── Listing

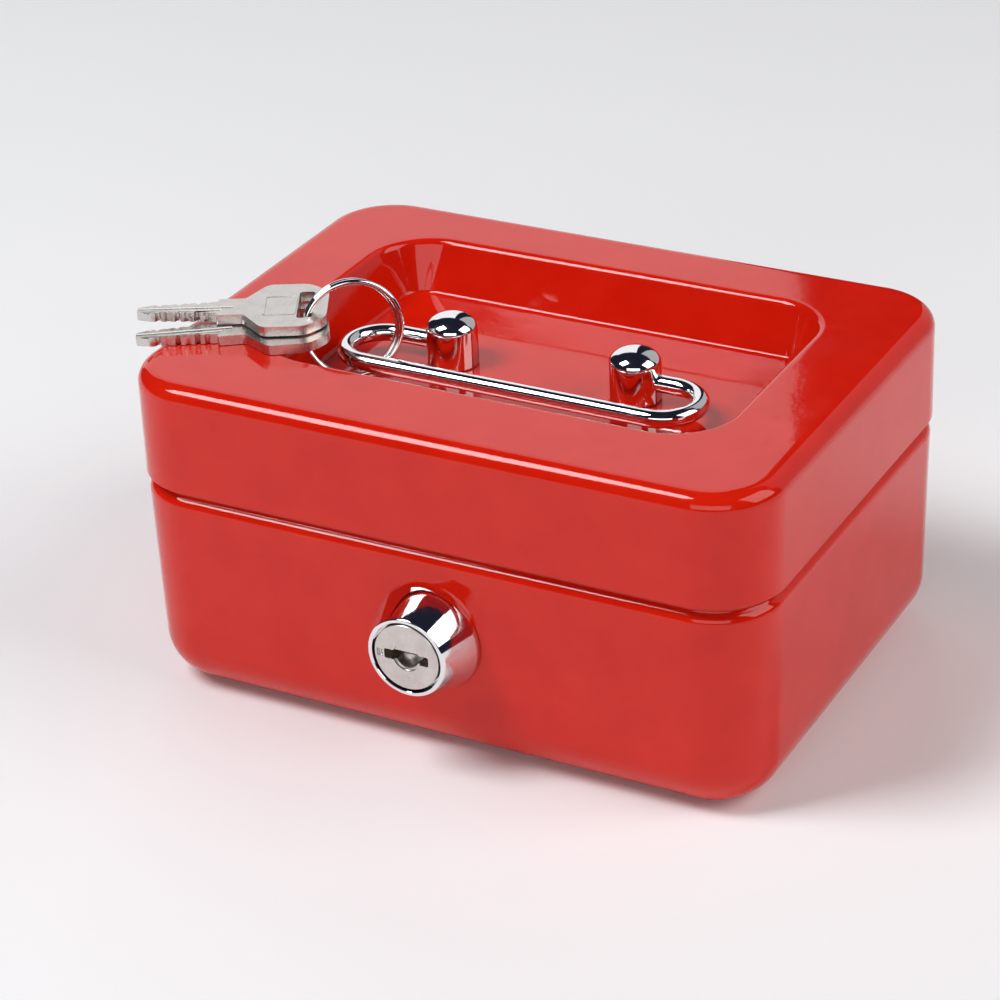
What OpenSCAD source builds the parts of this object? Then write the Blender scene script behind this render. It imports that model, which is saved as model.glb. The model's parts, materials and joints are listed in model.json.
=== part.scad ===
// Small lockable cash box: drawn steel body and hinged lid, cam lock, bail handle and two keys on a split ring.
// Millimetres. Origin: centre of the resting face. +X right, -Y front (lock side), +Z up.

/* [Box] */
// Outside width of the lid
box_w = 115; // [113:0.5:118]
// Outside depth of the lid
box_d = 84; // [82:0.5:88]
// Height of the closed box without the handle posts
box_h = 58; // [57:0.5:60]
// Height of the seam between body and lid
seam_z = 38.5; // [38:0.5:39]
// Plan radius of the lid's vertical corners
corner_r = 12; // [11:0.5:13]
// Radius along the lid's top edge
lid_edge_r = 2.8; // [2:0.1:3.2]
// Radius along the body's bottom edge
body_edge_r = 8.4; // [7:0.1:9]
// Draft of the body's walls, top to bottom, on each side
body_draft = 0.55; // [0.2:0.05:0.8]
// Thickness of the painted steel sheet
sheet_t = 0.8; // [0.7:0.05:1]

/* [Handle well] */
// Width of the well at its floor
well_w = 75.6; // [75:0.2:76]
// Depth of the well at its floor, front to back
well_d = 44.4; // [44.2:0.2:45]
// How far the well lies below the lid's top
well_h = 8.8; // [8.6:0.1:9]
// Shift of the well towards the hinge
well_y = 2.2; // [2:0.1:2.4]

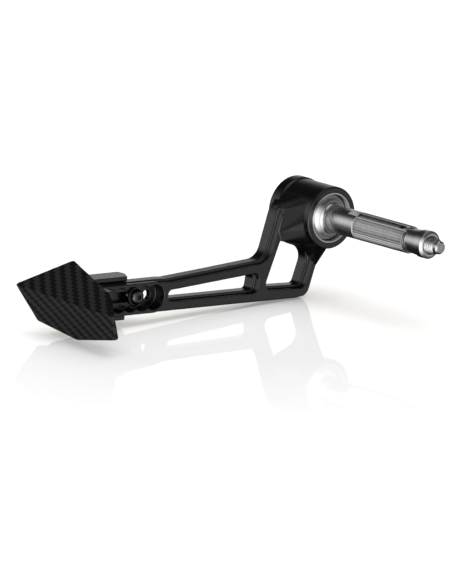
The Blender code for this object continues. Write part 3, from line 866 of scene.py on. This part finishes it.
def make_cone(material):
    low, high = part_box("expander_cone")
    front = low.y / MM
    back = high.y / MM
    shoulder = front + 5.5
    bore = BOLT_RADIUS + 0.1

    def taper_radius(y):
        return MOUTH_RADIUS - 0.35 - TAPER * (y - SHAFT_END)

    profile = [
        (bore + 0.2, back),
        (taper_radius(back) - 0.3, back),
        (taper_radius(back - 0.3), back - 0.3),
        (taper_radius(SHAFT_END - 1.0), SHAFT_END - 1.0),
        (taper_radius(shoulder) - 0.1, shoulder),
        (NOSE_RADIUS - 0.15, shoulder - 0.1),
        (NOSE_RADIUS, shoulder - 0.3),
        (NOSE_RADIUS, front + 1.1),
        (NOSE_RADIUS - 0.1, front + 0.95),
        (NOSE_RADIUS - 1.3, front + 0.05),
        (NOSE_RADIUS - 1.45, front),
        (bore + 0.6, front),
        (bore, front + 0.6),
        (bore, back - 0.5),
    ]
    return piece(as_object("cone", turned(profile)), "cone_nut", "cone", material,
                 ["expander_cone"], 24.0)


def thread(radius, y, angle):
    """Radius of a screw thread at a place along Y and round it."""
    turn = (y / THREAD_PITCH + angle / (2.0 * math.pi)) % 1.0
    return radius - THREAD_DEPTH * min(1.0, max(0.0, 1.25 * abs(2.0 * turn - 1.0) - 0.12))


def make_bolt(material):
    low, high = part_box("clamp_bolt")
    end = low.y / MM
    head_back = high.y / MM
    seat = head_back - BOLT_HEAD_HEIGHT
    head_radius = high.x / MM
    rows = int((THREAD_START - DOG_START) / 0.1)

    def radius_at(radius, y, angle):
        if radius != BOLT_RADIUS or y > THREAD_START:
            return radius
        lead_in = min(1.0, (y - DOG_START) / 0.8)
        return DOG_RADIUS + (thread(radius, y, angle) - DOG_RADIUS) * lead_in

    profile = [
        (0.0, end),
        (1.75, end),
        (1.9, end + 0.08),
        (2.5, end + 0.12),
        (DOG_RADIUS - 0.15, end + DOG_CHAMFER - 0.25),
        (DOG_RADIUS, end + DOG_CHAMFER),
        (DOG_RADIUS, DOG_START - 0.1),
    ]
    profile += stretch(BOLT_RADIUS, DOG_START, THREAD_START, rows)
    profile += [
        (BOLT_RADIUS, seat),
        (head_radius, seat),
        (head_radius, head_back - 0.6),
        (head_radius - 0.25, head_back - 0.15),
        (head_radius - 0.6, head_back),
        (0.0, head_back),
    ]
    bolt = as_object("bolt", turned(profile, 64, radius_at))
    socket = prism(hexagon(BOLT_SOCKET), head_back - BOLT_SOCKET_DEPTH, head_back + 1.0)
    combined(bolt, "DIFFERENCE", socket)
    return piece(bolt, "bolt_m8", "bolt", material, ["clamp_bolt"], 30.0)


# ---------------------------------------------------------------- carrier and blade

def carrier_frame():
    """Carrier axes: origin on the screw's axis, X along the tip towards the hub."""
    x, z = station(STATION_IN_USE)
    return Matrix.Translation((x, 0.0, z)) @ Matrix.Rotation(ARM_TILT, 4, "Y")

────

Work to complete
Output exactly the leading lines of the data, up to and including the line marked by "side), +Z up.".

Written answer
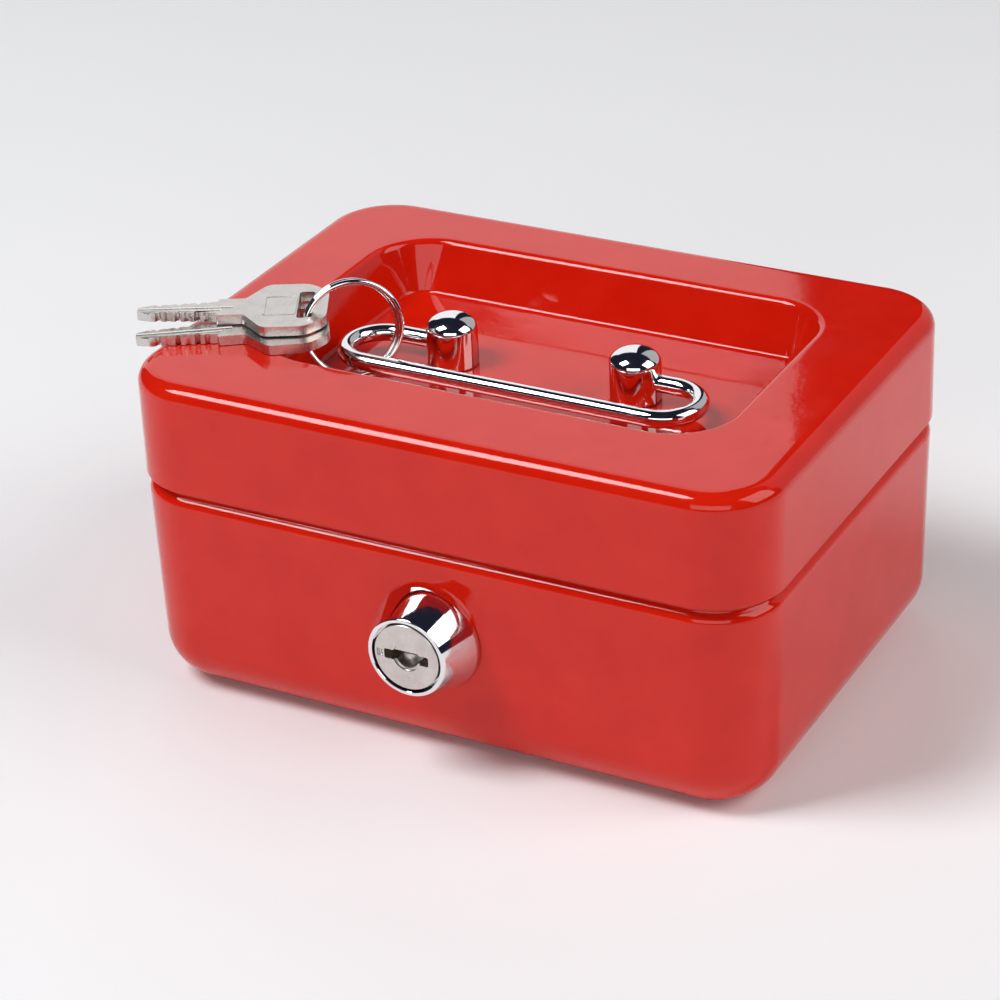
What OpenSCAD source builds the parts of this object? Then write the Blender scene script behind this render. It imports that model, which is saved as model.glb. The model's parts, materials and joints are listed in model.json.
=== part.scad ===
// Small lockable cash box: drawn steel body and hinged lid, cam lock, bail handle and two keys on a split ring.
// Millimetres. Origin: centre of the resting face. +X right, -Y front (lock side), +Z up.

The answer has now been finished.